Information supplied:
»»

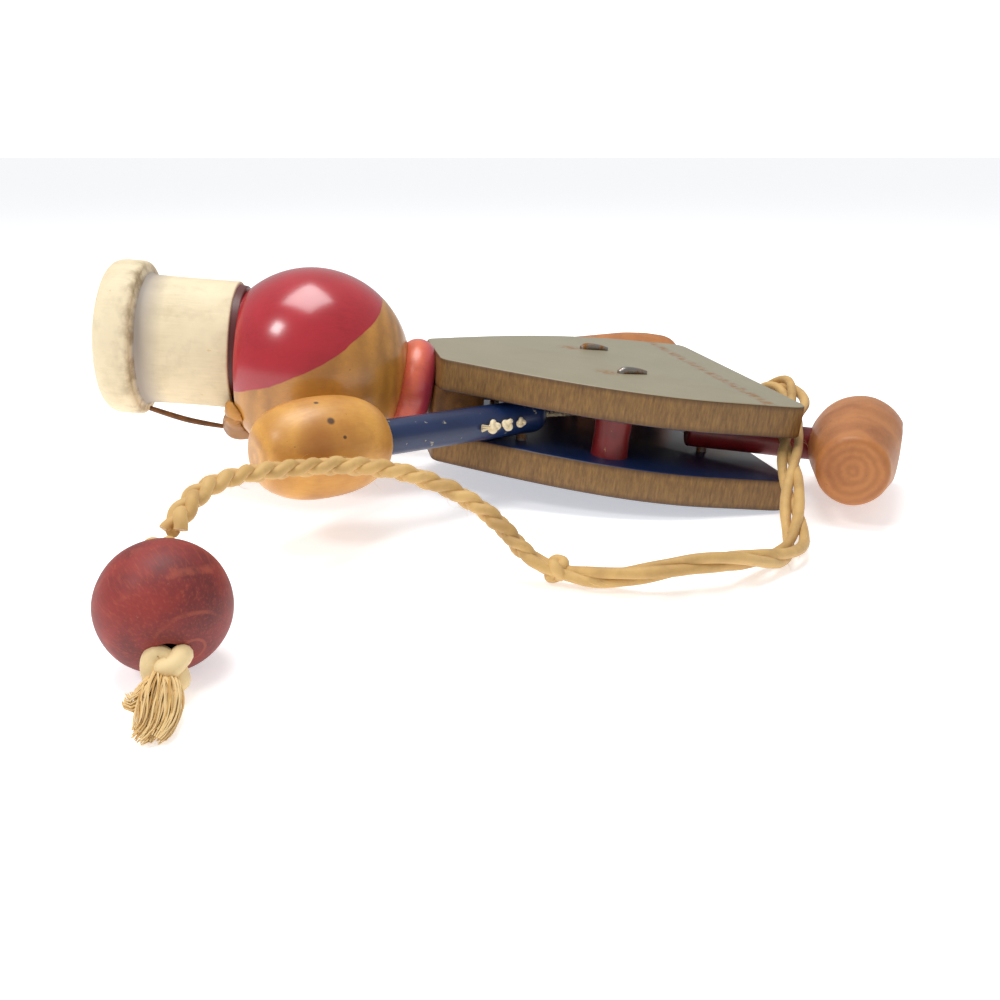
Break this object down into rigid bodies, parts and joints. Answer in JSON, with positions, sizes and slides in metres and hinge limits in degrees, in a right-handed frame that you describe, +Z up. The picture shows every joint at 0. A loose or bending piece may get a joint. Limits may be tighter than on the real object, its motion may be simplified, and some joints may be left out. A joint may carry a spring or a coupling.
{
  "type": "jumping jack",
  "caption": "Wooden pull-string jumping jack in a bandsman's tall hat, lying face down, with swinging arms and legs and a hemp pull cord with a red bead.",
  "frame": {"origin": "on the table under the middle of the figure as it lies face down", "axes": "+X along the figure to its feet, +Y to its right hand, +Z up"},
  "size_m": [0.1551, 0.1452, 0.0451],
  "materials": {
    "plywood": "satin",
    "bare_wood": "satin",
    "orange_paint": "satin",
    "red_gloss_head": "gloss",
    "white_paint": "matte",
    "peak_wood": "satin",
    "leather": "matte",
    "red_paint": "satin",
    "wire": "satin",
    "navy_paint": "satin",
    "hand_wood": "satin",
    "shoe_wood": "satin",
    "white_string": "matte",
    "hemp": "matte",
    "red_stain": "matte",
    "frayed_hemp": "matte"
  },
  "bodies": {
    "torso": {"back_board": "plywood", "front_board": "plywood", "neck_block": "bare_wood", "neck_dowel": "bare_wood", "neck_ring": "orange_paint", "head_ball": "red_gloss_head", "nose_peg": "bare_wood", "hat": "white_paint", "hat_dowel": "bare_wood", "cap_peak": "peak_wood", "chin_strap": "leather", "left_spacer_peg": "red_paint", "right_spacer_peg": "red_paint", "left_clinched_nail": "wire", "right_clinched_nail": "wire", "left_shoulder_pin": "wire", "right_shoulder_pin": "wire", "left_hip_pin": "wire", "right_hip_pin": "wire", "gather_knot": "hemp", "pull_cord": "hemp", "mid_knot": "hemp"},
    "left_arm": {"left_arm": "navy_paint", "left_hand": "hand_wood", "left_arm_string": "white_string", "left_arm_knot": "white_string"},
    "right_arm": {"right_arm": "navy_paint", "right_hand": "hand_wood", "right_arm_string": "white_string", "right_arm_knot": "white_string"},
    "left_leg": {"left_leg": "red_paint", "left_shoe": "shoe_wood", "left_leg_string": "white_string"},
    "right_leg": {"right_leg": "red_paint", "right_shoe": "shoe_wood", "right_leg_string": "white_string"},
    "pull": {"bead_knot": "hemp", "pull_bead": "red_stain", "end_knot": "frayed_hemp", "tassel": "frayed_hemp"}
  },
  "joints": [
    {"name": "left_shoulder", "type": "hinge", "parent": "torso", "child": "left_arm", "pos_m": [0.00097, -0.0177, 0.01572], "axis": [0.1132, 0, 0.9936], "range_deg": [-5, 80], "deforming": ["left_arm_string", "pull_cord", "mid_knot"]},
    {"name": "right_shoulder", "type": "hinge", "parent": "torso", "child": "right_arm", "pos_m": [0.00097, 0.0103, 0.01572], "axis": [0.1132, 0, 0.9936], "range_deg": [-80, 2], "deforming": ["right_arm_string"]},
    {"name": "left_hip", "type": "hinge", "parent": "torso", "child": "left_leg", "pos_m": [0.03773, -0.0182, 0.01153], "axis": [0.1132, 0, 0.9936], "range_deg": [-66, 6], "deforming": ["left_leg_string", "pull_cord", "mid_knot"]},
    {"name": "right_hip", "type": "hinge", "parent": "torso", "child": "right_leg", "pos_m": [0.03773, 0.0108, 0.01153], "axis": [0.1132, 0, 0.9936], "range_deg": [-74, 2], "deforming": ["right_leg_string"]},
    {"name": "cord_pull", "type": "slide", "parent": "torso", "child": "pull", "axis": [0, -1, 0], "range_m": [-0.0012, 0.0125], "deforming": ["pull_cord"]}
  ],
  "couplings": [
    {"joint": "cord_pull", "follows": "left_hip", "m_per_rad": -0.0106}
  ]
}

««

What needs to be done: Extract every line that has the string "joints" in it.

Task solution:
Break this object down into rigid bodies, parts and joints. Answer in JSON, with positions, sizes and slides in metres and hinge limits in degrees, in a right-handed frame that you describe, +Z up. The picture shows every joint at 0. A loose or bending piece may get a joint. Limits may be tighter than on the real object, its motion may be simplified, and some joints may be left out. A joint may carry a spring or a coupling.
  "joints": [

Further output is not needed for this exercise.